DATA SHOWN
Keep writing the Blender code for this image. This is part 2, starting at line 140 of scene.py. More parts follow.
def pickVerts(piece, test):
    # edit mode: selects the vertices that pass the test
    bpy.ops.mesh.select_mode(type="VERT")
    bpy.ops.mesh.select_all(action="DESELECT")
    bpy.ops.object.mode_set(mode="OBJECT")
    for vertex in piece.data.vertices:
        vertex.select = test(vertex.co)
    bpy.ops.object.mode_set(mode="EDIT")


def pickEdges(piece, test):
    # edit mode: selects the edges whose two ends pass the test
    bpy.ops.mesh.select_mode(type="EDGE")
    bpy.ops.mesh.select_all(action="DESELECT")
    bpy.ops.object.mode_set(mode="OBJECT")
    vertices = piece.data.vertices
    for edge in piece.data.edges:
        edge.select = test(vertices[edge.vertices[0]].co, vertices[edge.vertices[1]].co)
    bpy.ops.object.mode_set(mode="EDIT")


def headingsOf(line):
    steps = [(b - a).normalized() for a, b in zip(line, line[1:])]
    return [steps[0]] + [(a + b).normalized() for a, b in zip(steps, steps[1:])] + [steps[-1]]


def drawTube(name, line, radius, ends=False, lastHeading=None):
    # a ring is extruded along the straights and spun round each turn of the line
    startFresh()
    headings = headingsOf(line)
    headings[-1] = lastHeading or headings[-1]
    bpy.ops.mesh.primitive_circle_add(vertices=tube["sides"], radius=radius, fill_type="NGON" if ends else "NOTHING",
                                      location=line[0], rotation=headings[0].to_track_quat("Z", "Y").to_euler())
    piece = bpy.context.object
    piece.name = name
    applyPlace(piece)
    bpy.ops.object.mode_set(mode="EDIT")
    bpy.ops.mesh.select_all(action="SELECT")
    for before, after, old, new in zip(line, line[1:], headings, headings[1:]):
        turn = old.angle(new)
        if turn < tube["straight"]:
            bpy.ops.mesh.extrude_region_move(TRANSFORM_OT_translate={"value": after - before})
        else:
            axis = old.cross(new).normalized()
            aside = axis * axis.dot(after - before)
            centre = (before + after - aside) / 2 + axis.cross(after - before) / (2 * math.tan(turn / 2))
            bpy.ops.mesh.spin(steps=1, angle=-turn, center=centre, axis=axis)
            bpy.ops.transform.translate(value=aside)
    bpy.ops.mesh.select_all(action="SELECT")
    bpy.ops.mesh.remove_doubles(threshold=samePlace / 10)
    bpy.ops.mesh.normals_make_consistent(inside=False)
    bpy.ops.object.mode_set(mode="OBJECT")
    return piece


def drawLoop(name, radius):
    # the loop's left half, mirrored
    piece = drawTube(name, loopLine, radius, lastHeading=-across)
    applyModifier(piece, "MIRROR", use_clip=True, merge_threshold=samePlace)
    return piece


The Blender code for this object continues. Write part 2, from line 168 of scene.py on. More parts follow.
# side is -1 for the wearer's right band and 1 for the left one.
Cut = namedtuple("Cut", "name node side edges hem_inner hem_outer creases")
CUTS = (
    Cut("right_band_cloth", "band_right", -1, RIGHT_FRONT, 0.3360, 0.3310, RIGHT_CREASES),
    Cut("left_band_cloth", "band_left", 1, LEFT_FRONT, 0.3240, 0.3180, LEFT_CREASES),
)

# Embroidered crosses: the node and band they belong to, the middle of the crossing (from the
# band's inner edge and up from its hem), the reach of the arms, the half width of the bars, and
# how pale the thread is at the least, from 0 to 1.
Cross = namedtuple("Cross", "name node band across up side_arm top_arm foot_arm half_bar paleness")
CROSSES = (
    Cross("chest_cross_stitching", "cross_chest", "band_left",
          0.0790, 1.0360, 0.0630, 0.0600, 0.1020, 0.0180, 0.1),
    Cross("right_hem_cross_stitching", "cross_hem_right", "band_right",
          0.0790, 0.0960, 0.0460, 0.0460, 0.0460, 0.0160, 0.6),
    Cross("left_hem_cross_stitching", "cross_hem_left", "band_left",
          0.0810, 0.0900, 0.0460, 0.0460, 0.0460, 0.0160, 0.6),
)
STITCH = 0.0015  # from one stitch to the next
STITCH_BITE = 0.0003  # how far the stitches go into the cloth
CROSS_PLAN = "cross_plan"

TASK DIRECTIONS
Return, please, the lines of the data from the first through the line containing "return [steps[0]] +", both kept, exactly as they stand and nothing more.

TASK SOLUTION
Keep writing the Blender code for this image. This is part 2, starting at line 140 of scene.py. More parts follow.
def pickVerts(piece, test):
    # edit mode: selects the vertices that pass the test
    bpy.ops.mesh.select_mode(type="VERT")
    bpy.ops.mesh.select_all(action="DESELECT")
    bpy.ops.object.mode_set(mode="OBJECT")
    for vertex in piece.data.vertices:
        vertex.select = test(vertex.co)
    bpy.ops.object.mode_set(mode="EDIT")


def pickEdges(piece, test):
    # edit mode: selects the edges whose two ends pass the test
    bpy.ops.mesh.select_mode(type="EDGE")
    bpy.ops.mesh.select_all(action="DESELECT")
    bpy.ops.object.mode_set(mode="OBJECT")
    vertices = piece.data.vertices
    for edge in piece.data.edges:
        edge.select = test(vertices[edge.vertices[0]].co, vertices[edge.vertices[1]].co)
    bpy.ops.object.mode_set(mode="EDIT")


def headingsOf(line):
    steps = [(b - a).normalized() for a, b in zip(line, line[1:])]
    return [steps[0]] + [(a + b).normalized() for a, b in zip(steps, steps[1:])] + [steps[-1]]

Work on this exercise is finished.